Méthodes et savoirs chez Henri Michaux

Ce regard porté sur l'œuvre de Michaux veut nourrir une réflexion sur le savoir et la littérature, sur la pensée de leurs rapports. La littérature peut-elle se définir comme une pratique de connaissance, face aux disciplines qui, à l'image de la philosophie, revendiquent une fonction heuristique ? La littérature devrait-elle se contenter d'admirer les savoirs institués, ne les intégrant dans ses œuvres qu'au titre de thèmes, selon une procédure, en fait, citationelle, qui les désigne comme des ailleurs de connaissance et, par un même mouvement, légitime la connaissance comme un ailleurs de la littérature ? On le voit, ce rapport entre savoir et littérature ouvre deux perspectives.
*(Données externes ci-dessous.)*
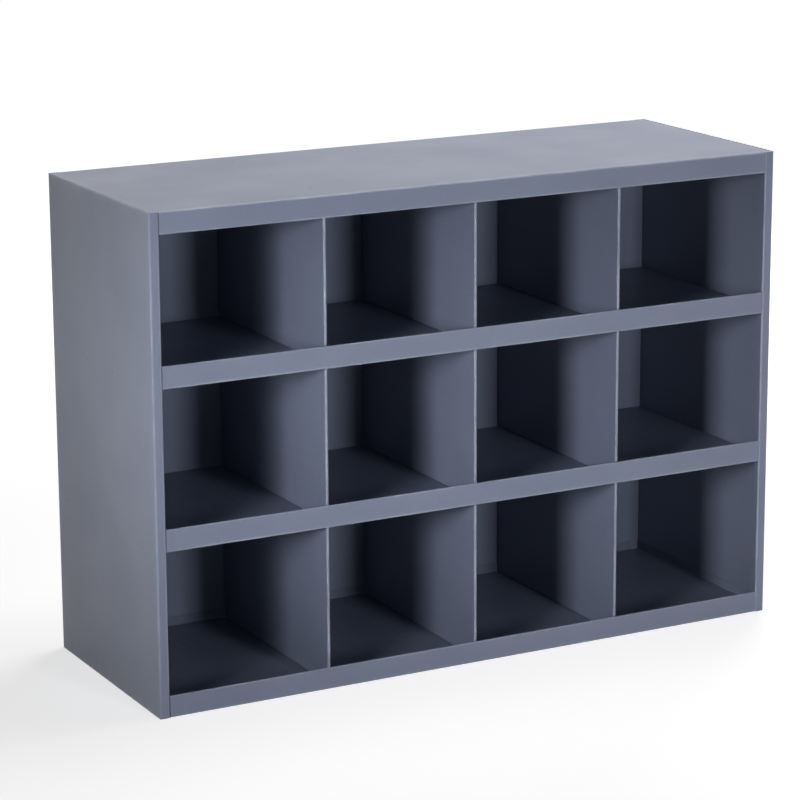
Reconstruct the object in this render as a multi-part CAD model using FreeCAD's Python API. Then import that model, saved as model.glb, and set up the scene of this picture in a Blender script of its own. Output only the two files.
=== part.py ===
import FreeCAD, Part
import math
import os

# Twelve-hole pigeonhole mail sorter in folded sheet steel, four columns by three rows.
# Millimetres. +Z is up, the open front faces -Y, and the origin is the middle of the base.
# Every piece is one folded sheet. Spot welds hold the sheets together, and each weld nugget
# is a small solid of its own that fills matching holes in the sheets that it joins.

# ---- driving dimensions ----------------------------------------------------------------------

overall_width = 857.25
overall_depth = 304.8
overall_height = 606.4

casing_sheet = 0.9            # side panels and top panel
shelf_sheet = 0.9             # the three shelves
divider_sheet = 0.8
back_sheet = 0.8
bend_inside = 1.0             # inside radius of every ordinary fold
hem_inside = 0.6              # inside radius where a lip or the top band is folded double

stile_width = 12.7            # front face of each side panel
stile_return = 9.5            # how far the stile folds back into the case
rear_flange = 13.0            # flange that the side and top panels turn in at the back

band_height = 27.0            # front band under the top panel
band_hem = 11.0               # height of the band's folded-back inner ply
lip_height = 27.0             # front lip of every shelf
base_return = 12.0            # foot that the bottom lip turns in along the ground

lower_lip_bottom = 203.7      # underside of the lower shelf's lip above the ground
upper_lip_bottom = 398.9      # underside of the upper shelf's lip above the ground
floor_rise = 5.0              # shelf floor above the underside of its own lip
shelf_side_flange = 13.0      # flange that each shelf folds along the side panels
shelf_rear_flange = 13.0      # flange that each shelf folds along the back panel
top_side_flange = 13.0        # flange that the top panel turns down along the side panels

column_count = 4
divider_pitch = 203.2
divider_hem_inside = 1.2      # inside radius of the divider's rolled front edge
divider_hem_depth = 10.0      # how far that edge folds back
divider_flange = 12.0         # flanges that each divider turns to the right

seam = 0.3                    # open joint where two sheet edges meet
corner_relief = 2.0           # gap between neighbouring flanges at a folded corner
divider_front_clearance = 0.5  # between the dividers and the folds of the lips in front

weld_diameter = 3.8           # of a nugget: four times the root of the sheet thickness
weld_dimple = 0.1             # how far a nugget's ends lie below the sheet
weld_fit = 0.05               # radial room between a nugget and its hole
hole_overrun = 0.3            # how far a hole cutter reaches past the sheets
same_point = 1e-7             # two points of an outline nearer than this are one
side_weld_count = 4           # through each side flange of a shelf or the top panel
side_weld_end_margin = 30.0
rear_side_weld_count = 6      # up each side panel's rear flange
rear_top_weld_count = 8       # along the top panel's rear flange
shelf_rear_weld_count = 8     # along each shelf's rear flange
rear_weld_end_margin = 45.0
divider_flange_weld_count = 3
divider_weld_end_margin = 35.0
divider_back_weld_count = 2   # between each divider and the back panel

# ---- derived places --------------------------------------------------------------------------

half_width = overall_width / 2
half_depth = overall_depth / 2
wall_inner = half_width - casing_sheet
stile_inner = half_width - stile_width
front_y = -half_depth
rear_flange_face = half_depth - casing_sheet
back_face = rear_flange_face - back_sheet
case_corner = bend_inside + casing_sheet
lip_thickness = 2 * (hem_inside + shelf_sheet)
band_thickness = 2 * (hem_inside + casing_sheet)
divider_hem = 2 * (divider_hem_inside + divider_sheet)
bottom_floor = floor_rise
lower_floor = lower_lip_bottom + floor_rise
upper_floor = upper_lip_bottom + floor_rise
ceiling = overall_height - casing_sheet
lip_half_length = stile_inner - seam
divider_front = front_y + max(lip_thickness, band_thickness) + bend_inside + divider_front_clearance

weld_groups = {}
weld_holes = []


# ---- folded sheet ----------------------------------------------------------------------------

def unit(a, b):
    """Direction from a to b, in the drawing plane."""
    length = math.hypot(b[0] - a[0], b[1] - a[1])
    return (b[0] - a[0]) / length, (b[1] - a[1]) / length


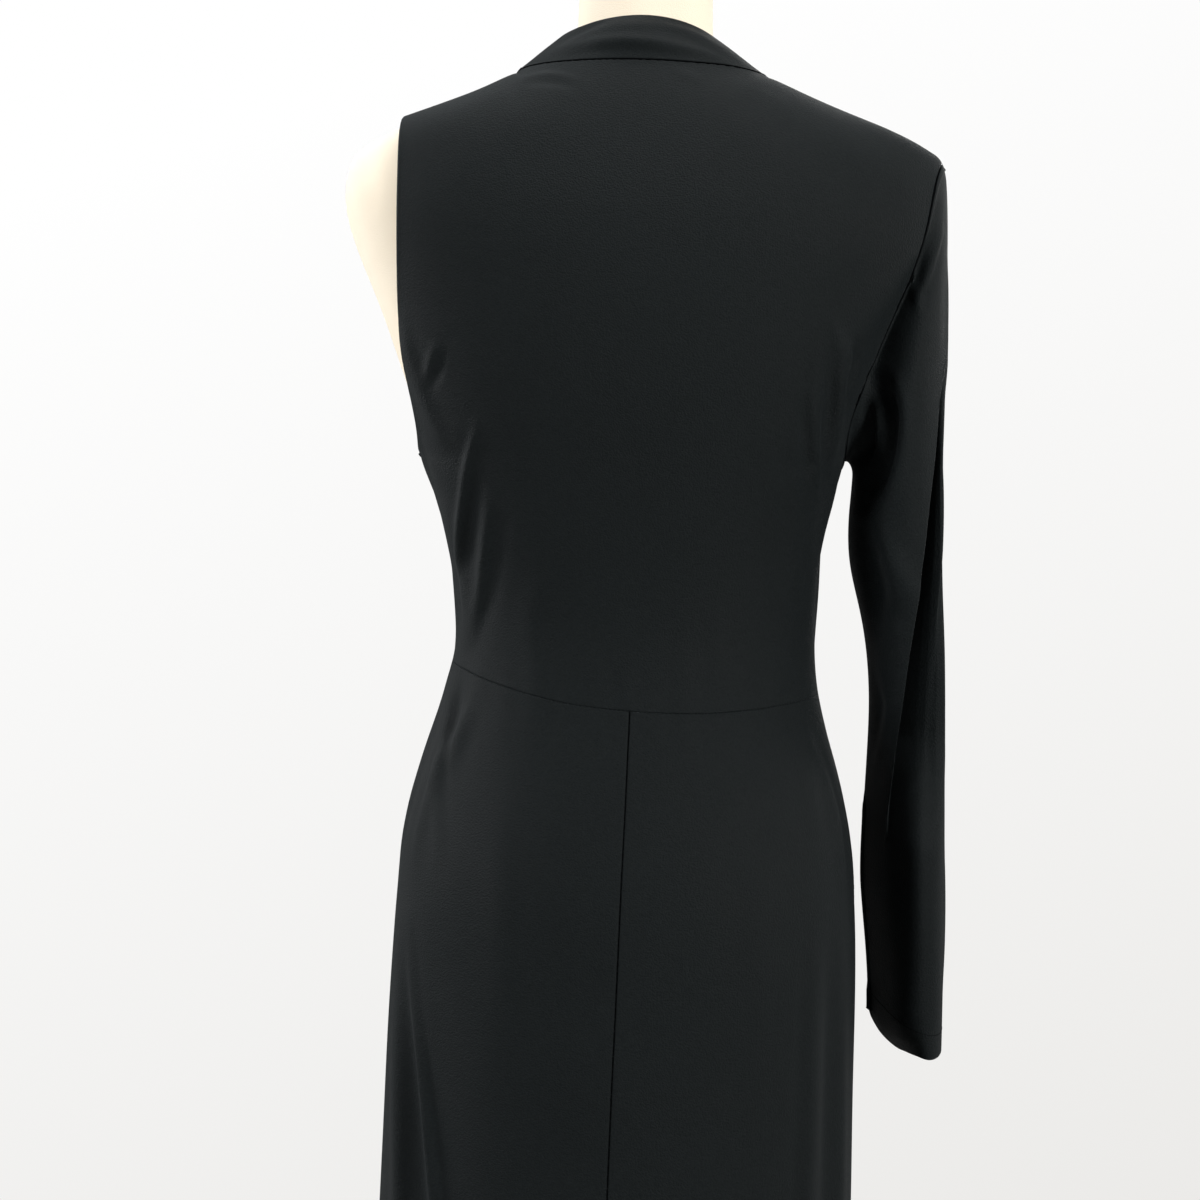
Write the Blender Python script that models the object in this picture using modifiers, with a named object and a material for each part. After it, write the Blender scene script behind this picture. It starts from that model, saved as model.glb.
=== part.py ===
"""A one-sleeved column gown in black jersey, standing on a limbless dress form.

Metres, +Z up. The gown's back is to +Y and the wearer's left is to +X. The origin is the middle of the
stand's underside. Angles run round the body from the wearer's left side, through the centre back.
"""
import math
from bisect import bisect_right

import bmesh
import bpy
from mathutils import Vector

# Cloth
WALL = 0.002                # thickness of every cloth wall
SEAM_GAP = 0.0003           # space between two pieces at a seam
WAIST_Z = 1.037             # mean height of the waist seam at the two sides
WAIST_TILT = 0.008          # how far the seam rises at the left side and falls at the right
WAIST_DIP_BACK = 0.020      # how far it falls to the centre back
WAIST_DIP_FRONT = 0.006
NECK_Z = 1.456              # neck seam at the shoulders
NECK_DIP_BACK = 0.001
NECK_DIP_FRONT = 0.020
UNDERARM_Z = 1.186
SHOULDER_TIP_Z = {"left": 1.4217, "right": 1.3980}
FRONT_SCOOP = 0.012         # how much deeper the front of an armhole is cut
HEM_Z = 0.036
SKIRT_TWIST = 0.11          # how far the skirt's seams turn round the body, in radians for each metre
HIP_ROWS_POWER = 1.35       # rows of the skirt lie closer over the hips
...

La réflexion porte aussi bien sur les méthodes et savoirs cités, convoqués par le texte — ils en constituent, d'une certaine façon, le « dehors » —, que sur ceux qui, émanant de l'œuvre elle-même, de son activité, en constituent le mode propre d'élaboration, la « vérité ». Les commentateurs de l'œuvre ont parlé d'un savoir varié, encyclopédique, tellement se donnent à lire, dans l'œuvre, de nombreuses références à des objets et des processus de connaissance. Mais, dans le même temps que défilent ces objets de culture, s'élabore un savoir de l'œuvre, qui est l'épreuve d'une méthode en même temps qu’un mode de penser, mais particulier, affranchi de l'argumentation et de la rationalité logiques. Les savoirs chez Henri Michaux ne sont donc pas des blocs erratiques de connaissance, qu'une lecture attentive pourrait se donner pour tâche de mettre au jour. Si l'on excepte la recherche légitime des sources ou des influences, il n'y a en fait rien à chercher dans cette œuvre, rien en tout cas dont le recensement soit de nature à être légitimé en tant qu'approche critique. Seule est signifiante, ici, l'intégration de ces données, la valeur qu'elles acquièrent dans une écriture qui en fait sa composante fondamentale, qui se constitue dans cette entreprise d'appropriation des savoirs.